The women’s singles event at the French Open this year looks a typically open tournament. With numerous contenders, this preview looks at the player data for those at the forefront of the market.
2019 WTA French Open: Is it better value than the ATP?
While the men’s singles tournament this year at the French Open - as is usually the case - is favourite-centered, this isn’t often the case for women’s singles events at Grand Slams. Indeed, both of the top two men’s favourites, Rafa Nadal and Novak Djokovic, are priced shorter than women’s favourite, Simona Halep.
Only Halep (4.859*) and Kiki Bertens (8.15*) are priced below the 10.00 mark in what promises to be yet another competitive women’s Grand Slam tournament, illustrate by there being 11 players priced below 20.00 in the current tournament winner market.
Is Simona Halep a justified favourite?
Statistically, the market would appear justified in its faith in Halep. The market-leading Romanian also boasts the best clay data on the WTA Tour, when looking at service and return points won percentages across 2019 in isolation, or in the last 12 months.
Across the last 12 months, she’s running at 110.2% combined service/return points won, which is notably in excess of all other major contenders.
She looks like being the best clay courter on tour right now, although she has lost her last two matches on the surface - against the aforementioned Bertens in the final of Madrid, and versus the up and coming Marketa Vondrousova in Rome last week - which isn’t a positive.
Having said that, she has made the final here at Roland Garros in each of the last two years, lifting the trophy after a three-set victory over Sloane Stephens a year ago.
Who are the nearest challengers?
As discussed, Bertens is the nearest challenger to Halep in the outright market, and comes into the tournament at a career-high fourth in the rankings.
The Dutchwoman has gone semi-final/winner/semi-final in her last three clay events (all at Premier level) and defeats to Petra Kvitova in quick conditions in Stuttgart, and Johanna Konta in Rome last week are no disgraces. Bertens will be tough to beat during the upcoming fortnight.
Summarising the numerous players priced in the 10-20 price range, Serena Williams and Elina Svitolina go into the event undercooked following a lack of court time on clay this season, and Williams’ withdrawal from Rome last week was a further negative for the former world number one.

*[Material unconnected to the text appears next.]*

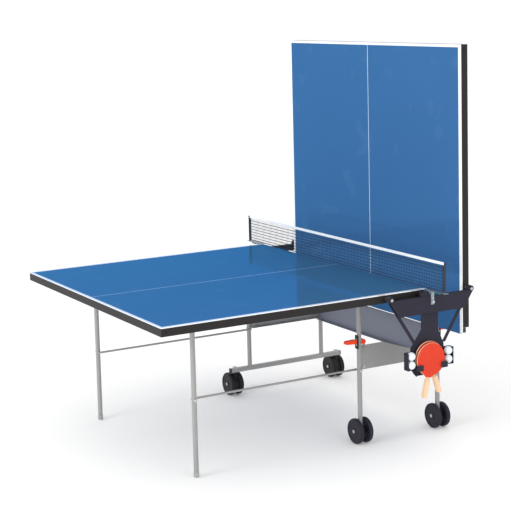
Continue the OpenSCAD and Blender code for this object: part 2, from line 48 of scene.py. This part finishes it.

She’s only played one match since withdrawing from Miami in March. Those with faith in Williams may be best advised to evaluate her opening couple of matches.
Current world number one Naomi Osaka is in this grouping, and has definite upside. Despite her obvious ability, prior to this season, the Japanese talent was yet to translate that to results on clay.
However, Osaka (106.7% combined) has done so this year, and given her continued upside, would look a real threat in the draw to any player.
Certainly, she looks to have a better chance than the similarly-priced current versions of Sloane Stephens and Garbine Muguruza, based on this year’s data, while the likes of Petra Kvitova and Angelique Kerber are experienced Grand Slam contenders and boast solid numbers - although clay is arguably not the favoured surface for either player.
Belinda Bencic has shown massive improvement this year across both hard courts and clay and is running at 105.7% combined on clay this year - solid top 10 numbers
Rounding off those priced below 20.00, Karolina Pliskova is another live contender, with strong data on clay this year (106.6% combined) and the Czech celebrated with the title last week in Rome - she will be in confident mood in advance of the French Open.
This is less likely to be the case for Ash Barty - another player who arguably doesn’t do their best work on clay - while Victoria Azarenka currently is inconsistent and often over-rated by the market in individual matches against high-level opposition.
Even at her peak, the Belarussian was less strong on clay as other surfaces.
Is there value at bigger prices?
In such an open tournament, there’s also plenty of interest in players at bigger prices. Belinda Bencic has shown massive improvement this year across both hard courts and clay and is running at 105.7% combined on clay this year - solid top 10 numbers.
Madison Keys has also struggled with injury but if fit, could make a mockery of her 26.28* price, while 2017 champion Jelena Ostapenko has been in career free-fall of late.
Serving is a particular issue for the Latvian, and there are probably better options at around her 32.54* price.
Aryna Sabalenka has not been able to reproduce her levels from other surfaces onto clay, while Daria Kasatkina has disappointed this year, as has, to a slightly lesser extent, Elise Mertens.